Prejudice and discrimination against certain groups on arbitrary bases such as caste, ethnicity, gender and religion is still frequently used as a basis upon which the more powerful exclude the more vulnerable from the processes of development. By doing so those same mechanisms of social exclusion also render those discriminated against more vulnerable to slavery.

Development and humanitarian practitioners have barely even been aware of these dynamics and so have failed to address them. If those who call ourselves anti-slavery activists also ignore the fundamentally political nature of these challenges then we too will fail in the imperatives placed upon us by our mandates.

So this is where it gets difficult.

The majority of the underlying causes of slavery are profoundly political and fraught with contention by vested interests which are quite happy with the way the world currently is. Many new entrants to the struggle against slavery are content to see this struggle as merely a matter of locking up evil people by decent police. They are unconcerned with the altogether more contentious questions that underpin the reality of contemporary slavery, such as state-acquiescence in caste-based discrimination, the toleration of child marriage, undermining of rule of national and international law, the failure to establish safe migration routes for vulnerable workers seeking decent work, or the decriminalised international trade in slavery produced goods and services.

For example if the international community is serious in its efforts against slavery how can we continue to acquiesce in the ready access to international markets and warm inclusion to the international polity of Uzbekistan and Qatar, to name but two states, which, with differing degrees of cynicism, have effectively legalised slavery in within their borders.

Or, in spite of its recent casting of itself as a global leader against slavery it is unlikely that the UK has for a moment considered the potential impact that its naked disdain for the European Court of Human Rights will have on the rule of international law in general and as it relates to slavery in particular: that court has been vital since 2000 in forcing governments across Europe, including the UK, to properly respect the rights of victims of slavery. Any credible international struggle against slavery must therefore confront the British government on this, one of their most cherished political prejudices.

And, another political issue: should India be made a permanent member of the UN Security Council while its toleration of caste-based violence is so high, and its efforts to end slavery are so paltry?

So to advance Target 8.7 requires a new concentration of effort that draws in not only traditional ILO partners but also the entire development and humanitarian sector on this issue, recognising that tackling slavery is a fundamental political and development issue and one that is not solely the preserve of law enforcement professionals. Frequently, such as in the brick kilns and quarries of South Asia, it is openly practiced. Therefore there should be a requirement of every credible development and humanitarian agency to consider if they could contribute towards the reduction of slavery and child labour within every community with which they work. This may not always be possible. But asking the question, and considering carefully the dynamics of power and discrimination could lead to empowerment of some who would previously have been overlooked.

Second, there should be much more conscious focus by in development and humanitarian programmes on diminishing the vulnerability to slavery of those communities.
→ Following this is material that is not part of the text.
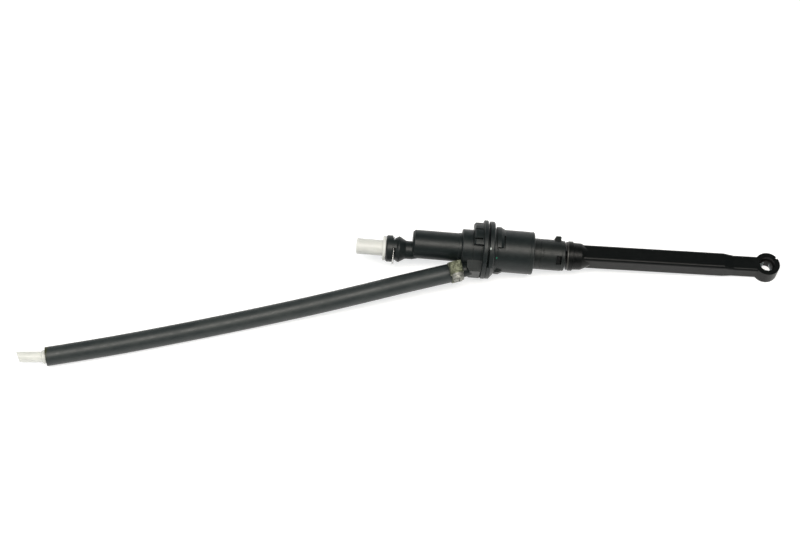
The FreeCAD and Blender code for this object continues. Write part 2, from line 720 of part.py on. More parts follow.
def piston_guide():
    """The moulded rear of the piston, which slides in the sleeve's end and carries the key."""
    body = new_body("piston_guide")
    flange_rear = sleeve_len - sleeve_end_t - stop_ring_t - soft_gap
    flange_front = flange_rear - guide_flange_t
    outer = guide_d / 2
    inner = piston_d / 2 + seat_gap
    revolve(body, "guide_turned", [
        (flange_front, inner), (flange_front, sleeve_bore_d / 2 - run_fit - 0.3),
        (flange_front + 0.3, sleeve_bore_d / 2 - run_fit), (flange_rear, sleeve_bore_d / 2 - run_fit),
        (flange_rear, outer), (guide_groove_at - groove_w / 2, outer),
        (guide_groove_at - groove_w / 2, outer - groove_depth),
        (guide_groove_at + groove_w / 2, outer - groove_depth),
        (guide_groove_at + groove_w / 2, outer), (guide_end - 2.6, outer),
        (guide_end - 2.4, outer - 0.3), (guide_end - edge_break, outer - 0.3),
        (guide_end, outer - 0.3 - edge_break), (guide_end, guide_bore_d / 2),
        (piston_rear - 0.4, guide_bore_d / 2), (piston_rear - 0.4, inner),
    ])
    revolve(body, "key", [
        (key_at, outer - 0.6), (key_at, outer + 0.8), (key_at + 1.4, key_top_d / 2),
        (key_at + key_len - 0.5, key_top_d / 2), (key_at + key_len, key_top_d / 2 - 0.5),
        (key_at + key_len, outer - 0.6),
    ], in_lean_plane(0, 0, number(key_roll)), key_w_deg)
    for name, roll in (("viewer_window", number(window_roll)), ("far_window", number(window_roll) + 180)):
        revolve(body, name, [
            (window_at, guide_bore_d / 2 - 1), (window_at, outer + 1),
            (window_at + window_len, outer + 1), (window_at + window_len, guide_bore_d / 2 - 1),
        ], in_lean_plane(0, 0, roll), window_span, cut=True)
    revolve(body, "mark_slot", [
        (guide_groove_at + 1.9, outer - 0.6), (guide_groove_at + 1.9, outer + 1),
        (guide_groove_at + 2.6, outer + 1), (guide_groove_at + 2.6, outer - 0.6),
    ], in_lean_plane(0, 0, number(mark_roll)), mark_span, cut=True)
    return keep(body, "piston_guide")


def return_stop_ring():
    """A rubber buffer against the sleeve's end wall, open where the key passes."""
    body = new_body("return_stop_ring")
    end = sleeve_len - sleeve_end_t - seat_gap
    start = end - stop_ring_t
    inner = guide_d / 2 + soft_gap
    outer = sleeve_bore_d / 2 - 0.4
    opening = key_w_deg + 8
    revolve(body, "buffer", [
        (start, inner), (start, outer), (end, outer), (end, inner),
    ], in_lean_plane(0, 0, number(key_roll) + 180), 360 - opening)
    return keep(body, "return_stop_ring")


def ball_retainer():
    """The snap ring behind the ball, with two hooks in the guide's windows."""
    body = new_body("ball_retainer")
    start = piston_rear + 0.1
    end = start + retainer_len
    outer = guide_bore_d / 2 - seat_gap
    mouth_at = ball_at + 5.0
    revolve(body, "retainer_turned", [
        (start, ball_d / 2 + 1.1), (start, outer), (end, outer), (end, retainer_flare_d / 2),
        (mouth_at, retainer_mouth_d / 2), (ball_at + 4.0, ball_d / 2 - 0.9),
        (ball_at + 2.0, ball_d / 2 + 0.4), (ball_at - 1.5, ball_d / 2 + 0.6),
    ])
    for name, roll in (("viewer_hook", number(window_roll)), ("far_hook", number(window_roll) + 180)):
        revolve(body, name, [
            (window_at + 0.3, outer - 1), (window_at + 0.3, guide_d / 2 - 0.5),
            (window_at + window_len - 1.2, guide_d / 2 - 0.5),
            (window_at + window_len - 0.3, guide_d / 2 - 1.2), (window_at + window_len - 0.3, outer - 1),
        ], in_lean_plane(0, 0, roll), window_span - 6)
    return keep(body, "ball_retainer")


def spring_seat():
    """A steel cup washer on the chamber's front wall, with a pip inside the spring."""
    body = new_body("spring_seat")
    start = chamber_front + seat_gap
    inner = port_passage_d / 2 + port_drop
    revolve(body, "seat_turned", [
        (start, 1.5), (start, piston_bore_d / 2 - 0.8), (start + spring_seat_t, piston_bore_d / 2 - 0.8),
        (start + spring_seat_t, inner - 3.6), (start + spring_seat_t + 2.4, inner - 4.2),
        (start + spring_seat_t + 2.4, 1.5),
    ])
    return keep(body, "spring_seat")


def return_spring():
    """Round wire in even coils from the seat to the bottom of the piston's bore."""
    wire_r = number(spring_wire_d) / 2
    start = number(chamber_front) + number(seat_gap) + number(spring_seat_t) + wire_r + 0.05
    end = number(piston_bore_end) - wire_r - 0.05
    coil_r = number(piston_bore_d) / 2 - wire_r - 0.25
    pitch = (end - start) / number(spring_coils)
    helix = Part.makeHelix(pitch, end - start, coil_r)
    section = Part.Wire(Part.Circle(FreeCAD.Vector(coil_r, 0, 0), Y_AXIS, wire_r).toShape())
    part = DOC.addObject("Part::Feature", "return_spring")
    part.Shape = Part.Wire(helix.Edges).makePipeShell([section], True, True)
    along = FreeCAD.Placement(FreeCAD.Vector(start, 0, 0), FreeCAD.Rotation(Y_AXIS, 90))
    return keep(part, "return_spring", LAY.multiply(along))


def rod_place():
    """The pushrod's own placement: yawed about the ball at rest."""
    turn = FreeCAD.Rotation(Z_AXIS, number(rod_yaw))
    centre = FreeCAD.Vector(number(ball_at), 0, 0)
    return LAY.multiply(FreeCAD.Placement(centre, turn))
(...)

For example, ensuring that the children, particularly the daughters, of brick kiln workers and manual scavengers in South Asia have access to proper education, could help break the transmission of slavery across generations. And ensuring that the curriculum promotes human rights, in particular those of girls, and toleration for all would help erode the prejudices that permit human beings to enslave and exploit others.
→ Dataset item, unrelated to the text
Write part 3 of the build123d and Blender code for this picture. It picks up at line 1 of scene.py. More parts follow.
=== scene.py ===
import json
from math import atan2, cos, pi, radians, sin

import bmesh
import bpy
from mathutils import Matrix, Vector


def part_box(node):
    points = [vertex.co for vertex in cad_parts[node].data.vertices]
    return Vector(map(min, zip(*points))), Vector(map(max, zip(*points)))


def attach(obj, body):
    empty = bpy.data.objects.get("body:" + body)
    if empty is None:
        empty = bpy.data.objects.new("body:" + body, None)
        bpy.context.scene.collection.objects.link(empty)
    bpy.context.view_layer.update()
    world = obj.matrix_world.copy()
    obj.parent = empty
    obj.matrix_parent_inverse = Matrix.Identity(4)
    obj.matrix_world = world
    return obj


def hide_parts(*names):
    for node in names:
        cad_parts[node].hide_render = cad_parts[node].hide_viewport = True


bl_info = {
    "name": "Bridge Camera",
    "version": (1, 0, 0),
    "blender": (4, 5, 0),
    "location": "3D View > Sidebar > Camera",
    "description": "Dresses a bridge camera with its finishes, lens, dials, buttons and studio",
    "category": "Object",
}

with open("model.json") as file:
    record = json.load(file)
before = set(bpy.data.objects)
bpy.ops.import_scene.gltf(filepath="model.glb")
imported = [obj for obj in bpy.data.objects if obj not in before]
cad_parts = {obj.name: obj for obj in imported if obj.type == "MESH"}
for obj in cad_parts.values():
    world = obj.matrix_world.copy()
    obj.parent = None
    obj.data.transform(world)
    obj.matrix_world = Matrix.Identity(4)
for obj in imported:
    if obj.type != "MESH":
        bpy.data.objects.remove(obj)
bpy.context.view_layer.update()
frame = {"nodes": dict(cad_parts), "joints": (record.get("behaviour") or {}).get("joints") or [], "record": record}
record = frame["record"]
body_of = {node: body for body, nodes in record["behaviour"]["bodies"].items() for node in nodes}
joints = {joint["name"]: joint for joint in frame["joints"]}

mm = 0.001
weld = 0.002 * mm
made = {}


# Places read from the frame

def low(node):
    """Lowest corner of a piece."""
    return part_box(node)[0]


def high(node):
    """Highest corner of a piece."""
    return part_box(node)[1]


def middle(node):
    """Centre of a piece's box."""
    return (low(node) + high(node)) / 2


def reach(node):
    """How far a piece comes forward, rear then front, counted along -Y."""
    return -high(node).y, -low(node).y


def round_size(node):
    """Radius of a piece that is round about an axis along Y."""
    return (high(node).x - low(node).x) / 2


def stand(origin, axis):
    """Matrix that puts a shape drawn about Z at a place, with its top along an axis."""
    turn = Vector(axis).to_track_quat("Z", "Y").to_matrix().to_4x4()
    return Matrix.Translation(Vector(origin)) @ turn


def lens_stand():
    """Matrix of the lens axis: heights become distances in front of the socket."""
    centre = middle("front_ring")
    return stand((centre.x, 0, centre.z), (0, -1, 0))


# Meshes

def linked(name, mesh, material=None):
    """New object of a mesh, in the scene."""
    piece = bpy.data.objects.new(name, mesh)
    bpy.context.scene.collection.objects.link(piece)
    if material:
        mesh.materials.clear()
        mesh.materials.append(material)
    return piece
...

Aid programmes must work to advance the rule of law by building the capacity of the courts and law enforcement agencies, so that anti-slavery laws can be upheld rather than regarded as mere suggestions to the elites who continue to be able to exploit people with impunity.

Beyond the development and humanitarian sectors the issue of slavery must become a centrepiece of diplomacy, trade and migration policy. In particular there is a need for a clear recognition of the brutal reality that tied visas are de facto licences for trafficking across the world.

This Alliance is vital if we are to obtain progress on Target 8.7. But to do so we must tackle this issue directly, holding each other to account and not merely tinker at the edges with approaches which never confront many of the most powerful who maintain the systems of slavery.